Van is just incendiary. He's on fire. He is Music Personified in one fat little Irish bundle of Yarrrrragh.

He sings "Caravan," a song which is not just the best song about radio ever but one of my personal all-time favorite reasons for being alive. And on this night Van is beyond belief. And the song is, as always, magnificent, as is The Band’s playing of it.



But here's the thing: where the words are normally moving, here they mean nothing. They are simply syllables he's singing, utterly devoid of their initial or indeed any meaning at all. The syllables are nothing more than a vehicle for his voice, his voice being simply a vehicle his body is using to convey his soul. Something like a fractal, the sounds he's making contain all the beauty that is and ever had been and ever will be in the universe.

Yet the words themselves are barely comprehensible at times. Which doesn't matter. They’re wonderful lyrics but in this case they don't need to be intelligible. You don't need to understand a supernova to be overwhelmed by it.

It's fascinating to watch him watching the band. For a musician who so clearly trusts the muse, he's also aware that playing with a band is team sport. This is his song: he wrote it, he recorded it, and it's one of his signature pieces; he owns this song in every sense. Yet playing here with a different group of musicians, you can see him feeling his way. He's good friends with The Band—they were neighbors and drinking buddies up in Woodstock. But it's not his band, and there's a certain tension there, albeit a happy and productive one.

When it comes to the coda, the "turn it up!" section, Robbie Robertson starts dropping tasty little bits of guitar obbligato in. Twice Van goes to sing, pulling the microphone up to his mouth, only to pause and lower it again, waiting for the right place to dive in. There's no wrong place, per se—it's all the same set of chords over and over. But just because there's no wrong place doesn't doesn’t mean that there's not a right place.

And finally he finds it. And off he goes, tentatively the first time, feeling his way in, but pleased, knowing he's on the right track, murmuring, "yeah." The next time he's sure of his footing, and starts scatting. And he and The Band are simply locked together.

And then to the accompaniment of a musical sting he suddenly throws his arm up in the air and you can hear the crowd go wild. Again he does it and again the cheers. The camera pans and you can see The Band—or least Robbie, Levon and Rick Danko—are all laughing. Four, five times he does this, and then finally the camera pulls back far enough that you can see what he's really doing: he's kicking his leg in time to the sting. He does a little prefatory bunnyhop and then the kick.
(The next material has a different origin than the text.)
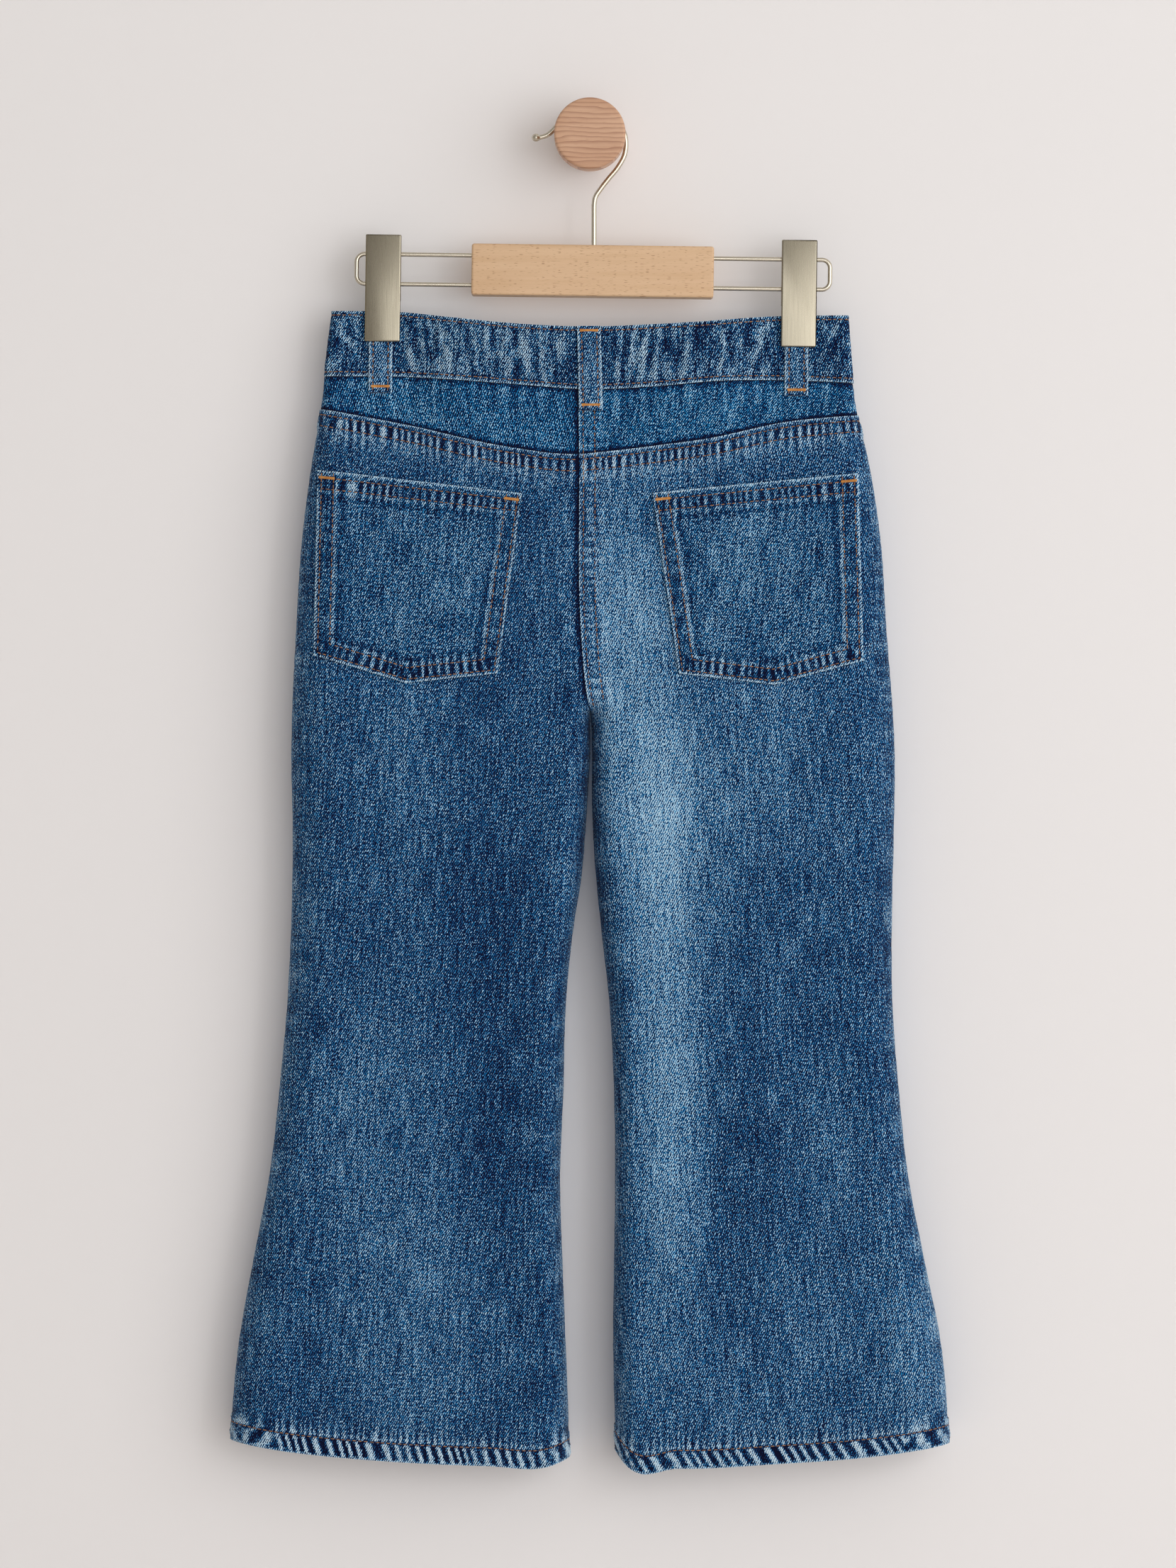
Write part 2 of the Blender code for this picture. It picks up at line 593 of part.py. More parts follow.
def add_box(name, low, high, look=None):
    """Box between two corners in millimetres, in the hanger's own frame."""
    points = [(x, y, z) for x in (low[0], high[0]) for y in (low[1], high[1]) for z in (low[2], high[2])]
    faces = [(0, 1, 3, 2), (4, 6, 7, 5), (0, 4, 5, 1), (2, 3, 7, 6), (0, 2, 6, 4), (1, 5, 7, 3)]
    return add_object(name, points, faces, look or (BEECH, 0.6), smooth=False)


def add_rod(name, start, end, radius):
    """Round cutter between two points in the hanger's own frame."""
    direction = unit(np.array(end) - np.array(start))
    across = np.cross(direction, (0.0, 1.0, 0.0))
    across = unit(across)
    other = np.cross(direction, across)
    points, sides = [], 16
    for place in (start, end):
        for k in range(sides):
            angle = 2 * math.pi * k / sides
            points.append(np.array(place) + radius * (math.cos(angle) * across + math.sin(angle) * other))
    faces = [(k, (k + 1) % sides, sides + (k + 1) % sides, sides + k) for k in range(sides)]
    faces += [tuple(range(sides))[::-1], tuple(range(sides, 2 * sides))]
    return add_object(name, points, faces, (BEECH, 0.6), smooth=False)


def cut(item, *cutters):
    for cutter in cutters:
        cutter.hide_render = True
        cutter.display_type = "WIRE"
        step = item.modifiers.new("Cut", "BOOLEAN")
        step.operation = "DIFFERENCE"
        step.object = cutter


def soften(item, width):
    step = item.modifiers.new("Edges", "BEVEL")
    step.width = width * MM
    step.segments = 2


def make_hanger():
    """Wooden bar, closed wire rail and two clips, in a frame tilted about the hook's foot."""
    frame = bpy.data.objects.new("hanger_frame", None)
    bpy.context.scene.collection.objects.link(frame)
    frame.location = (HOOK_STEM_X * MM, MIDDLE_Y * MM, BAR_TOP_Z * MM)
    frame.rotation_euler = (0.0, HANGER_TILT, 0.0)
    rails = [((RAIL_LEFT * 2, 0, z), (RAIL_RIGHT * 2, 0, z)) for z in (RAIL_TOP, RAIL_BOTTOM)]
    bore = RAIL_WIRE + RUNNING_GAP
    items = []

    low, high = BAR_SHIFT - BAR_LENGTH / 2, BAR_SHIFT + BAR_LENGTH / 2
    bar = add_box("hanger_bar", (low, -BAR_DEPTH / 2, -BAR_HEIGHT), (high, BAR_DEPTH / 2, 0.0))
    soften(bar, BAR_EDGE)
    bores = [add_rod(f"bar_bore_{k}", start, end, bore) for k, (start, end) in enumerate(rails)]
    socket = add_rod("hook_bore", (0, 0, -HOOK_BORE), (0, 0, 5.0), HOOK_WIRE + RUNNING_GAP)
    cut(bar, *bores, socket)
    items += [bar, *bores, socket]

    right, left = RAIL_RIGHT - RAIL_CORNER, RAIL_LEFT + RAIL_CORNER
    top, bottom = RAIL_TOP - RAIL_CORNER, RAIL_BOTTOM + RAIL_CORNER
    centres = [(right, top), (right, bottom), (left, bottom), (left, top)]
    route = []
    for quarter, (x, z) in enumerate(centres):
        for angle in np.linspace(math.pi / 2, 0.0, 5) - quarter * math.pi / 2:
            route.append((x + RAIL_CORNER * math.cos(angle), 0.0, z + RAIL_CORNER * math.sin(angle)))
    items.append(add_wire("hanger_rail", route, RAIL_WIRE, (NICKEL, 0.3, 1.0), closed=True))

    front_inner = -(PINCHED_DEPTH + BAND_LIFT + SEAM_GAP + LOOP_WALL + SEAM_GAP)
    rear_inner = PINCHED_DEPTH + BAND_LIFT + SEAM_GAP
    foot, mouth = CLIP_TOP - CLIP_LENGTH, CLIP_TOP - CLIP_CHEEK_LENGTH
    metal = (NICKEL, 0.35, 1.0)
    for hand, centre in CLIP_CENTRES.items():
        x = centre - HOOK_STEM_X
        low, high = x - CLIP_WIDTH / 2, x + CLIP_WIDTH / 2
        front = add_box(f"clip_{hand}_front", (low, front_inner - CLIP_FRONT_WALL, foot),
                        (high, rear_inner - SEAM_GAP, CLIP_TOP), metal)
        channel = add_box(f"clip_{hand}_channel", (low + CLIP_CHEEK, front_inner, foot - CUT_SPARE),
                          (high - CLIP_CHEEK, CUT_SPARE, CLIP_TOP + CUT_SPARE))
        grip = add_box(f"clip_{hand}_grip", (low - CUT_SPARE, front_inner, foot - CUT_SPARE),
                       (high + CUT_SPARE, CUT_SPARE, mouth))
        holes = [add_rod(f"clip_{hand}_hole_{k}", (low - CUT_SPARE, 0, z), (high + CUT_SPARE, 0, z), bore)
                 for k, z in enumerate((RAIL_TOP, RAIL_BOTTOM))]
        cut(front, channel, grip, *holes)
        rear = add_box(f"clip_{hand}_rear", (x - CLIP_REAR_WIDTH / 2, rear_inner, foot + 1.0),
                       (x + CLIP_REAR_WIDTH / 2, rear_inner + CLIP_REAR_WALL, CLIP_TOP - 4.0), metal)
        items += [front, channel, grip, *holes, rear]
    for item in items:
        item.parent = frame


def main():
    for item in list(bpy.data.objects):
        bpy.data.objects.remove(item, do_unlink=True)
    make_leg_panels()
    make_yokes()
    make_waistband()
    make_loops()
    make_pockets()
    make_fly()
    make_button()
    make_peg()
    make_hook()
    make_hanger()


main()
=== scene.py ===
# %% [markdown]
# # Wide-leg jeans on a clip hanger
#
# This notebook dresses a pair of child's flared jeans, which hang by the waistband from a clip
# hanger on a round wall peg. We look at the back of the jeans. The cut pieces, their sizes and
# their places come from a packed frame, and here each one gets its fine form and its finish.

# %% Load the frame
import math

import bpy
import numpy as np
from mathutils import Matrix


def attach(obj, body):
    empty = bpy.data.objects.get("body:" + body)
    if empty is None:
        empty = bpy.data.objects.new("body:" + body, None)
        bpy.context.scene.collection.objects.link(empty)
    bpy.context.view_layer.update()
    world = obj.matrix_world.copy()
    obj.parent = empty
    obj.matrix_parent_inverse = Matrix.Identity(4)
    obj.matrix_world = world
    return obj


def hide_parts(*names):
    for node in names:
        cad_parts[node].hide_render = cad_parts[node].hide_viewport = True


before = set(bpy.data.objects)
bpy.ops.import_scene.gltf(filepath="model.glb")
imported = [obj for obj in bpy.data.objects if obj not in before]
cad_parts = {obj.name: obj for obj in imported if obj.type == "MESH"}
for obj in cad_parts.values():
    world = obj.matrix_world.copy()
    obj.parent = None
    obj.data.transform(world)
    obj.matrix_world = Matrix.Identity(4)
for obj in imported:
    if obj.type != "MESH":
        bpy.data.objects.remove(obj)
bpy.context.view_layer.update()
MM = 0.001

# %% [markdown]
# ## The camera
#
# A product photograph of a flat garment is taken from far away with a long lens, so that the
# waist and the hems are seen at the same size. The lens is worked out from how tall the view is
# at the cloth: focal length is sensor height times distance over view height.

# %% Camera
VIEW_CENTRE_X, VIEW_CENTRE_Z = -1.0, -356.9
VIEW_HEIGHT, VIEW_DISTANCE, CLOTH_FACE_Y = 862.7, 3000.0, -38.0
SENSOR = 36.0

camera_data = bpy.data.cameras.new("camera")
camera_data.sensor_width = SENSOR
camera_data.lens = SENSOR * VIEW_DISTANCE / VIEW_HEIGHT
camera = bpy.data.objects.new("camera", camera_data)
bpy.context.scene.collection.objects.link(camera)
camera.location = (VIEW_CENTRE_X * MM, (CLOTH_FACE_Y - VIEW_DISTANCE) * MM, VIEW_CENTRE_Z * MM)
camera.rotation_euler = (math.radians(90.0), 0.0, 0.0)
bpy.context.scene.camera = camera
bpy.context.scene.view_settings.view_transform = "Standard"
print("lens:", round(camera_data.lens, 1), "mm")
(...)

There are many musicians with outstanding physical grace, such as Elvis Presley and Sam Cooke, Jim Morrison and Jimi Hendrix, Bruce Springsteen and David Bowie, Bono and Kurt Cobain, and this is without even going into amazing dancers such as James Brown and Michael Jackson and Prince.

Van Morrison is not one of them. He's chubby and stubby and has perfect looks for radio.

But it doesn't matter. At all. Not one bit. Because this isn't about beauty, it's about joy, music and art and life and joy, which makes even his ungainliness beautiful. Still ridiculous but impossibly beautiful and oh so perfect. Just frosting on the cake that is the universe. All of which, for four and a half minutes, are contained in the music pouring out of one pudgy little Irish troubadour.